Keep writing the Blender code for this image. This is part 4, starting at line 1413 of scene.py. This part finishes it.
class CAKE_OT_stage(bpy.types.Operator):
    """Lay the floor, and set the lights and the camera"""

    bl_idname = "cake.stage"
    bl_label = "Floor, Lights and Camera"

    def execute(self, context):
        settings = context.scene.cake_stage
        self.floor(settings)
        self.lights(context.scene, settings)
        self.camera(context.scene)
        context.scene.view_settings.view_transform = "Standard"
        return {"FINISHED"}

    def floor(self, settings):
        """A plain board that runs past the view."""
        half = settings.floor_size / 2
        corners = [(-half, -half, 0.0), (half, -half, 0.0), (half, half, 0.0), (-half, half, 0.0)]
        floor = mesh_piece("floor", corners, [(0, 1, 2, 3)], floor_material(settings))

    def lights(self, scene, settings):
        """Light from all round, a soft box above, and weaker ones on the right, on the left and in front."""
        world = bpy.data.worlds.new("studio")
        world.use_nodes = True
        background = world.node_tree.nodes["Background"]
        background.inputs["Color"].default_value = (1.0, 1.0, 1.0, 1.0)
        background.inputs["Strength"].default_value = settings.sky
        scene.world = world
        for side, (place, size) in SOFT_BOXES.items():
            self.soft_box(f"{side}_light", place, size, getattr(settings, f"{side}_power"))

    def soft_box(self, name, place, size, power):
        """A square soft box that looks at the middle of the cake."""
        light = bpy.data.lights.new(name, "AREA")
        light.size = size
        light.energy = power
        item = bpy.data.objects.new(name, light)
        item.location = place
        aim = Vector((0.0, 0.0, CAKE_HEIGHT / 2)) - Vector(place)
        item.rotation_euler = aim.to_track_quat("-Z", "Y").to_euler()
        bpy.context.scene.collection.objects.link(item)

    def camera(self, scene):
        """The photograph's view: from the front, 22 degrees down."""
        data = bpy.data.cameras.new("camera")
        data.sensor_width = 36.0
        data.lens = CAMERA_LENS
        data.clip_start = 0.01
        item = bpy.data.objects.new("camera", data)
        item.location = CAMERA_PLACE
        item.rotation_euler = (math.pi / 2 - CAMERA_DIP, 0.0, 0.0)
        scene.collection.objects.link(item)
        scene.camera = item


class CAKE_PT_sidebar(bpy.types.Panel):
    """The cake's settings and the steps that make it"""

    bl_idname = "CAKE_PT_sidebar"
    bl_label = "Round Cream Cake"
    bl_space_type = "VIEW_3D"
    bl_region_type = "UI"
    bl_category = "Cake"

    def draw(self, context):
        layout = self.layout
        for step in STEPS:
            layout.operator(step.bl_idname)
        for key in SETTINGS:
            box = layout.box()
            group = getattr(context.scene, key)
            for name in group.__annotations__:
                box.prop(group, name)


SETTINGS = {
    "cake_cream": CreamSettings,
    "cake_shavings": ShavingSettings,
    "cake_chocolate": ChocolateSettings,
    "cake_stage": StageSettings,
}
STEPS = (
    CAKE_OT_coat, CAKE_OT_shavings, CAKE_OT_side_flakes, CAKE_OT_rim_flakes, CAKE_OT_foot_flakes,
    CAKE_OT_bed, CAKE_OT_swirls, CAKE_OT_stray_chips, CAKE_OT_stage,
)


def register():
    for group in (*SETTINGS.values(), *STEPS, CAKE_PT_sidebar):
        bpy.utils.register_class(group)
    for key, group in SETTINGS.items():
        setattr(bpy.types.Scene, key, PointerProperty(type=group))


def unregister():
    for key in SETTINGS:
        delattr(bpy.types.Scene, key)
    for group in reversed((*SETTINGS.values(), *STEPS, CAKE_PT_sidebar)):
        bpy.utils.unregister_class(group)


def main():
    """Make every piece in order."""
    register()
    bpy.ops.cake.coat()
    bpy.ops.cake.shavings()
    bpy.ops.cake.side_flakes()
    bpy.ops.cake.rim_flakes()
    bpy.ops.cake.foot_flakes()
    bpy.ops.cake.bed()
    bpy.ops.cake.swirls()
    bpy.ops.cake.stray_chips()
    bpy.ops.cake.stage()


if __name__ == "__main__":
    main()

...

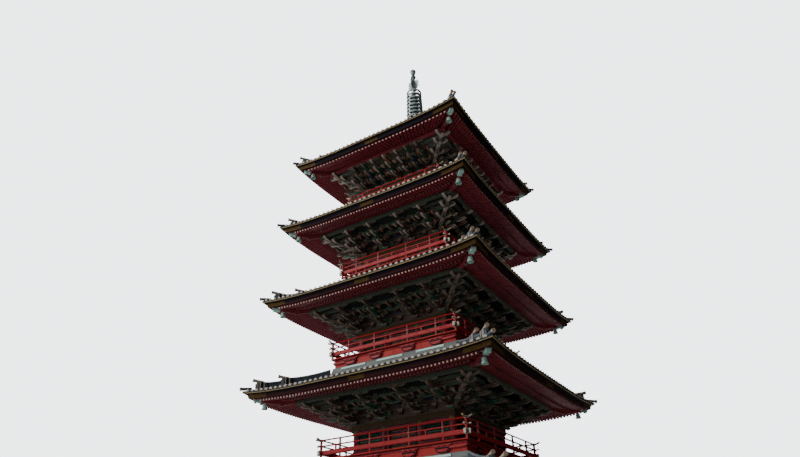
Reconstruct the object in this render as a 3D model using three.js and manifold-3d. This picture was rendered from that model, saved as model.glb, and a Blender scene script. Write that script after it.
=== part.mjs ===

---

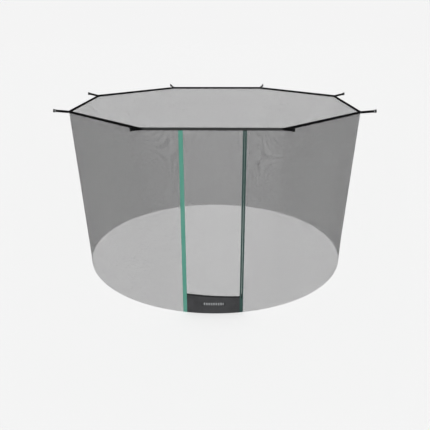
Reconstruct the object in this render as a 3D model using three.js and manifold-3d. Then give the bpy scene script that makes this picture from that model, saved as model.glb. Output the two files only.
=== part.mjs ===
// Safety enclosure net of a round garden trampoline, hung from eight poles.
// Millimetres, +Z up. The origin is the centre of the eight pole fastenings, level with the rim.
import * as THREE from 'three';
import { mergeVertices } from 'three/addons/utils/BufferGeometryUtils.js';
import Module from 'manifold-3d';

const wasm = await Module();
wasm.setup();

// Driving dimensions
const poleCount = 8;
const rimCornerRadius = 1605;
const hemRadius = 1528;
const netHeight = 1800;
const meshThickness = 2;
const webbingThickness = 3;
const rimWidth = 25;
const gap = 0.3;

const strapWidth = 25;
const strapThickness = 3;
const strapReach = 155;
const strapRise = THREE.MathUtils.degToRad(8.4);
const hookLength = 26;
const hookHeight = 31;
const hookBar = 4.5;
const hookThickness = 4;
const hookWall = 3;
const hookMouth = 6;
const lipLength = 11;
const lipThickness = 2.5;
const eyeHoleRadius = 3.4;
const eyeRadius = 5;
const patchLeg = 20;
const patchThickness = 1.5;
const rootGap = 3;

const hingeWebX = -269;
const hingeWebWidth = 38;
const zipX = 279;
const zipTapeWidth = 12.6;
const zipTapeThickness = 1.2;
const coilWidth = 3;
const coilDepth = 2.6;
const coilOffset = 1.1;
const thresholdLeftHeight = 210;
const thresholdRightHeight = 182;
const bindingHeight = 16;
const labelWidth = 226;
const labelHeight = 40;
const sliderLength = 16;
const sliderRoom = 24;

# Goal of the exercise
Take every line from the records above that has the word "picture" and copy it.

# Task solution
Reconstruct the object in this render as a 3D model using three.js and manifold-3d. This picture was rendered from that model, saved as model.glb, and a Blender scene script. Write that script after it.
Reconstruct the object in this render as a 3D model using three.js and manifold-3d. Then give the bpy scene script that makes this picture from that model, saved as model.glb. Output the two files only.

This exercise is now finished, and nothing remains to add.